De nouvelles obligations s'imposeront à elles pour la protection des mineurs : proposer des conditions générales d'utilisation (CGU) facilement compréhensibles des enfants ; prendre toutes les mesures pour assurer le plus haut niveau de protection de la vie privée, de la sécurité et de la sûreté des mineurs – ces mesures peuvent inclure en particulier des interfaces adaptées et l'adoption à leurs services de normes de protection des mineurs ; enfin, elles auront l'interdiction de faire de la publicité ciblée sur les mineurs.

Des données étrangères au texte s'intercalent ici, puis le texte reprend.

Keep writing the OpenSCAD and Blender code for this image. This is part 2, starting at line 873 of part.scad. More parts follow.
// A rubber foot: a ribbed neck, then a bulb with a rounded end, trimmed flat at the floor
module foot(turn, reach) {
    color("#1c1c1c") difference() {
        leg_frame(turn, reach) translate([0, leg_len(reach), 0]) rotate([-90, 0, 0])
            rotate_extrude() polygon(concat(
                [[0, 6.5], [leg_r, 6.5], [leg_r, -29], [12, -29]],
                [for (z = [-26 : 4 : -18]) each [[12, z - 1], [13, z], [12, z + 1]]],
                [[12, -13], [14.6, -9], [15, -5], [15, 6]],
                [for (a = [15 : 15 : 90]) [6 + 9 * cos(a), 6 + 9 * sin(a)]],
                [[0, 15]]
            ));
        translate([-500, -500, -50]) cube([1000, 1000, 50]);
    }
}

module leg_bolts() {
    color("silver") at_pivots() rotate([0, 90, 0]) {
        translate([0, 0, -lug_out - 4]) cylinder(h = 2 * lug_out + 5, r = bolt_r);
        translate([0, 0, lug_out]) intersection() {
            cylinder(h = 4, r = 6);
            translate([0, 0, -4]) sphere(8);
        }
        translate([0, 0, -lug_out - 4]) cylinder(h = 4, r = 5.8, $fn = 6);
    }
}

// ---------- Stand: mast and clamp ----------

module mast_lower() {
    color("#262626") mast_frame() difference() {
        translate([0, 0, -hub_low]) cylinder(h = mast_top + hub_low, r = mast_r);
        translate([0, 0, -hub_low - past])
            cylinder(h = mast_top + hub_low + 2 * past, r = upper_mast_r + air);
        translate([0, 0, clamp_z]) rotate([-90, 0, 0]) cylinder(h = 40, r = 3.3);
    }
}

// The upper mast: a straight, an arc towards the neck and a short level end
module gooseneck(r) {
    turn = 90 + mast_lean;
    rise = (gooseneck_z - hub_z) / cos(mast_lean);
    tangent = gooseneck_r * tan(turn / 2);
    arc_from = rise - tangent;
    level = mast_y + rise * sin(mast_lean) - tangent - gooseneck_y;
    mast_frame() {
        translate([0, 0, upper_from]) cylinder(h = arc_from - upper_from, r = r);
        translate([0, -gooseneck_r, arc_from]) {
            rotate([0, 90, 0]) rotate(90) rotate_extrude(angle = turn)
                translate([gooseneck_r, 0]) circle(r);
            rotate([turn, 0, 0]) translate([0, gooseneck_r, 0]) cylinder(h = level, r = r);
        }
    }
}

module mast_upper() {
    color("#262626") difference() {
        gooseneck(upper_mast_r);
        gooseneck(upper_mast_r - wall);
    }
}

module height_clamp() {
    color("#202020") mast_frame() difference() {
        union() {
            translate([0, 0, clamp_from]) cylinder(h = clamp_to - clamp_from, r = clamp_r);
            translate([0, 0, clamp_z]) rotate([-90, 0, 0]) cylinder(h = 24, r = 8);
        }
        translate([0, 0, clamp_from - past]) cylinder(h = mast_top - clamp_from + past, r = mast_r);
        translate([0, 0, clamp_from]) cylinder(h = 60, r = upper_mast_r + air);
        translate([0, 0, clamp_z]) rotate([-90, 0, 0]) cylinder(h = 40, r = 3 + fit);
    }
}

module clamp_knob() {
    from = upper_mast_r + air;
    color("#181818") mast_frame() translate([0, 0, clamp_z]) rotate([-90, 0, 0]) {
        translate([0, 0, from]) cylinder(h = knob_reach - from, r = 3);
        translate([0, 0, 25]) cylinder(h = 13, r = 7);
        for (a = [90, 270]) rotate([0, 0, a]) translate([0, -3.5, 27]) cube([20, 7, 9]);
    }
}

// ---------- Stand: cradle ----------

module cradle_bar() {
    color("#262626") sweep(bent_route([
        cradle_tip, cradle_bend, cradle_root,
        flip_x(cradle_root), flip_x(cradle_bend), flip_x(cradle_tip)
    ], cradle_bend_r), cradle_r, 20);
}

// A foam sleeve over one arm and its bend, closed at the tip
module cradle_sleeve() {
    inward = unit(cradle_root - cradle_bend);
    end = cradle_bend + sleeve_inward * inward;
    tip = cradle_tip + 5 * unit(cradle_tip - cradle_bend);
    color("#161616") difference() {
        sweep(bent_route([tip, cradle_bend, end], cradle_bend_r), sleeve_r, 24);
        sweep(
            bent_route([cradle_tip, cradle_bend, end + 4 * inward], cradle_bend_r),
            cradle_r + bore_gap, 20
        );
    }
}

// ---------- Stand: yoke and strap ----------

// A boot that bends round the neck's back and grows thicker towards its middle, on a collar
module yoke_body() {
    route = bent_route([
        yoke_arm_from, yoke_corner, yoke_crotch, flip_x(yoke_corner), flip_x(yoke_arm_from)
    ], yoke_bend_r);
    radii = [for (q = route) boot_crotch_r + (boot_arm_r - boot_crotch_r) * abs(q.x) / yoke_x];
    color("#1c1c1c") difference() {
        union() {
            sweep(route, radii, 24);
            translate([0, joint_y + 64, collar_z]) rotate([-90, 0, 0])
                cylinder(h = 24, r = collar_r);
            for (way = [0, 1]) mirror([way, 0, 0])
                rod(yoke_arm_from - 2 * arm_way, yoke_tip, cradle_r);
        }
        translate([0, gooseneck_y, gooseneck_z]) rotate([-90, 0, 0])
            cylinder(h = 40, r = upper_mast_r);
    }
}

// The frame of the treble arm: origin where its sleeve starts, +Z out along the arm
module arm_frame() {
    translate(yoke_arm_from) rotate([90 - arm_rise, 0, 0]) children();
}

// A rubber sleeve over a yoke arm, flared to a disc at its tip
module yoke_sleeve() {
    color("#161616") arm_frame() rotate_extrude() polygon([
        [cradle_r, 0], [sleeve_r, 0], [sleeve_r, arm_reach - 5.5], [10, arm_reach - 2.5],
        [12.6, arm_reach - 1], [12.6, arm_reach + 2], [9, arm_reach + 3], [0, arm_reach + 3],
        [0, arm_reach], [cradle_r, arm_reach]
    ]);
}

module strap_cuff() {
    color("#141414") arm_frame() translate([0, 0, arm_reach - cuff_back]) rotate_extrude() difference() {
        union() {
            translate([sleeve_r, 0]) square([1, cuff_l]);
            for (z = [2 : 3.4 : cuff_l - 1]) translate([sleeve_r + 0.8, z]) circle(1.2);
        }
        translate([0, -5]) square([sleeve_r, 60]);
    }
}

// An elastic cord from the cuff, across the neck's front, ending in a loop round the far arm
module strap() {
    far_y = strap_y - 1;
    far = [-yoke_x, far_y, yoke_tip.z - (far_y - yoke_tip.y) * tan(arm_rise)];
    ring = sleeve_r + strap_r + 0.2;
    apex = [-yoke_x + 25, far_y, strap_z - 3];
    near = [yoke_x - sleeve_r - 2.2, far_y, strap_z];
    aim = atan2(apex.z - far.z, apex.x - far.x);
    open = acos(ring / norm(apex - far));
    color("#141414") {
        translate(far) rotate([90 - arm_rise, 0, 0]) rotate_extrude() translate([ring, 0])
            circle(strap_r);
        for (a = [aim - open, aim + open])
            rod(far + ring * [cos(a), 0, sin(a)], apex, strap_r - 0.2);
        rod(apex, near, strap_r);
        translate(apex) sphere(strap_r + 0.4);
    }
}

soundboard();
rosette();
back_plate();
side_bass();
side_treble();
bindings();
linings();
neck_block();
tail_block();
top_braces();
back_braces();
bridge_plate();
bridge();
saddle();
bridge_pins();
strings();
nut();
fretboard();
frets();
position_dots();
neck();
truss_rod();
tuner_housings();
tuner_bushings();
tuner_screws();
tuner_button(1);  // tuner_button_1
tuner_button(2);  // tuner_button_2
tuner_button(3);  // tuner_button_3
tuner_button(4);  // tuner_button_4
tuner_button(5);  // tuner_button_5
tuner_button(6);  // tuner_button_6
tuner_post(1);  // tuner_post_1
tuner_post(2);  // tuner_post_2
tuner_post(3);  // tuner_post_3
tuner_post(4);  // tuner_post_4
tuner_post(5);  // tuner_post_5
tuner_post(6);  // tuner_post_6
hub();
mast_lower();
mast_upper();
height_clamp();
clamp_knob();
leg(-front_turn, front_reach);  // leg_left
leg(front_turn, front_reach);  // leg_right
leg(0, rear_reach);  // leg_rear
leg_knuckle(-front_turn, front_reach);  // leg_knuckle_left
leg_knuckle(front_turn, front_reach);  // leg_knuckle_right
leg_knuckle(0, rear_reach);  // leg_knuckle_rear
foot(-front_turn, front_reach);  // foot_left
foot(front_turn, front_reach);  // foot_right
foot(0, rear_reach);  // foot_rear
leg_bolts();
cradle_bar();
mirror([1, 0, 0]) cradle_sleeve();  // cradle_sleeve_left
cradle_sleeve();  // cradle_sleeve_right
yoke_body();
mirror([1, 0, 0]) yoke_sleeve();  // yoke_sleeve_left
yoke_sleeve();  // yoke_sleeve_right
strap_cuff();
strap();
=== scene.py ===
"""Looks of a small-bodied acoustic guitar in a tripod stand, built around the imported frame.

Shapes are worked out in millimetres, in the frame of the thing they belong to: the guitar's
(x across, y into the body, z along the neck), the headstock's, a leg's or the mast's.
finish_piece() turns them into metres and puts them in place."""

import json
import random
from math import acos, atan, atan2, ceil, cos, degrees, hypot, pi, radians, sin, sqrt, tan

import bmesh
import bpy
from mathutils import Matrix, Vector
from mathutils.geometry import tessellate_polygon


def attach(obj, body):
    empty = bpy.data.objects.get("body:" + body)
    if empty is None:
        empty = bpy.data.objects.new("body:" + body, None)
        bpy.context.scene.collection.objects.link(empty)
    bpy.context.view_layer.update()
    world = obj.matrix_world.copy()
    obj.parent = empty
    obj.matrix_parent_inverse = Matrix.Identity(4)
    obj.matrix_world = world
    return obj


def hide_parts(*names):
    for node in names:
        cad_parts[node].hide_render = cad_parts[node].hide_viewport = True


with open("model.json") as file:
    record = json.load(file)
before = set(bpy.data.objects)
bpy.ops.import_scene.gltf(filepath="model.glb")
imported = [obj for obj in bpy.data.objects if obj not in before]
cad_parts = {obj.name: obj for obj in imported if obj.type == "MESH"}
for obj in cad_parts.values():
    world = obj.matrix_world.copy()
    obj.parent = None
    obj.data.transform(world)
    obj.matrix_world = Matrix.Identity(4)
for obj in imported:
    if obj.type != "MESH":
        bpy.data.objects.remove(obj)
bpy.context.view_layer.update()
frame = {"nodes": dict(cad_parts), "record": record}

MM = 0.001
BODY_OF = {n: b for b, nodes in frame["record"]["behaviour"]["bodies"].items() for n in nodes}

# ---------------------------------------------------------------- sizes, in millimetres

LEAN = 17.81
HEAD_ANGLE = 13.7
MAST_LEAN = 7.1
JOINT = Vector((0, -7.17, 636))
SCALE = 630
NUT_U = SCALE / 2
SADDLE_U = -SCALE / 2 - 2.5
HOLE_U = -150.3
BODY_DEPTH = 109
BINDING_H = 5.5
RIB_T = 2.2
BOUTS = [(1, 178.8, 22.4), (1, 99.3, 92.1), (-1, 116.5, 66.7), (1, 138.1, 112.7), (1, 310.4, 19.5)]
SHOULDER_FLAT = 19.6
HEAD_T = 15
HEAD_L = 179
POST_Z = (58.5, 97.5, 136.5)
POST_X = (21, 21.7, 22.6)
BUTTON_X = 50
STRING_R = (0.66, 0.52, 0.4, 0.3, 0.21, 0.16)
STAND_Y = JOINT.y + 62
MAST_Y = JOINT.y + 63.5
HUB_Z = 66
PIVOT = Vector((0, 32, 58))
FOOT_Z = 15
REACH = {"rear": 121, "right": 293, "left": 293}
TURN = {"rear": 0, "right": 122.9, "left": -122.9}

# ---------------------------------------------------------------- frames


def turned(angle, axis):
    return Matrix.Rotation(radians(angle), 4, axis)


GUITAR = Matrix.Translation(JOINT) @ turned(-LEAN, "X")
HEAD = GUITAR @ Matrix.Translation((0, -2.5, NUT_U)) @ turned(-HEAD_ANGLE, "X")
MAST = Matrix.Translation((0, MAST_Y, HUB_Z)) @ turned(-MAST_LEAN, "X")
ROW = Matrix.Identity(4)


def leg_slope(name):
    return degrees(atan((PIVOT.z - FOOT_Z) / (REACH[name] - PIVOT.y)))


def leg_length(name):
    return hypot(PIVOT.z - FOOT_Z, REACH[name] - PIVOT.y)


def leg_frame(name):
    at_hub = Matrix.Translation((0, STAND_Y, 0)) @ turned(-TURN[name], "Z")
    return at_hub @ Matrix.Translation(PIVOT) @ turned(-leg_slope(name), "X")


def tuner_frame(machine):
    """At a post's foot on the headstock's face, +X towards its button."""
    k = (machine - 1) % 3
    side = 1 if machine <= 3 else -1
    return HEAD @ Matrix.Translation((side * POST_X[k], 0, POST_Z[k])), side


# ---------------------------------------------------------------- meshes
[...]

Vous le voyez, mesdames et messieurs les députés, nous avons commencé à agir, mais nous devons continuer. C'est la raison pour laquelle je salue la proposition de loi déposée par le président Marcangeli et le groupe Horizons et apparentés. Elle s'attaque en particulier à l'une des dimensions du problème : l'absence de vérification de l'âge lors de l'inscription sur les réseaux sociaux et l'absence de recueil du consentement parental pour les enfants de moins de 15 ans. Grâce à ce texte, les grandes plateformes de réseaux sociaux seront tenues de faire respecter les limites d'âge qu'elles se sont elles-mêmes fixées et il ne sera tout simplement plus possible pour un réseau social d'inscrire un mineur de moins de 15 ans sans le consentement de ses parents.
Au cours de nos débats sur la présente proposition de loi, tout à fait bienvenue, il nous faudra trouver le bon équilibre. L'équilibre entre la protection des enfants, qui est une priorité absolue, et le renforcement de l'autorité parentale. Si nous exigeons des plateformes le plus haut niveau de sécurité pour nos enfants, si nous exigeons d'elles qu'elles vérifient l'âge des utilisateurs, nous devons préférer à l'interdiction pure et simple d'accès aux réseaux sociaux un renforcement de la capacité des parents à contrôler cet accès et à accompagner leur enfant dans le dialogue. C'est cet équilibre entre les règles fixées par la loi et l'accompagnement dans le cadre familial que je souhaite que nous puissions trouver ensemble. Pour protéger nos enfants et pour leur garantir le droit à l'insouciance.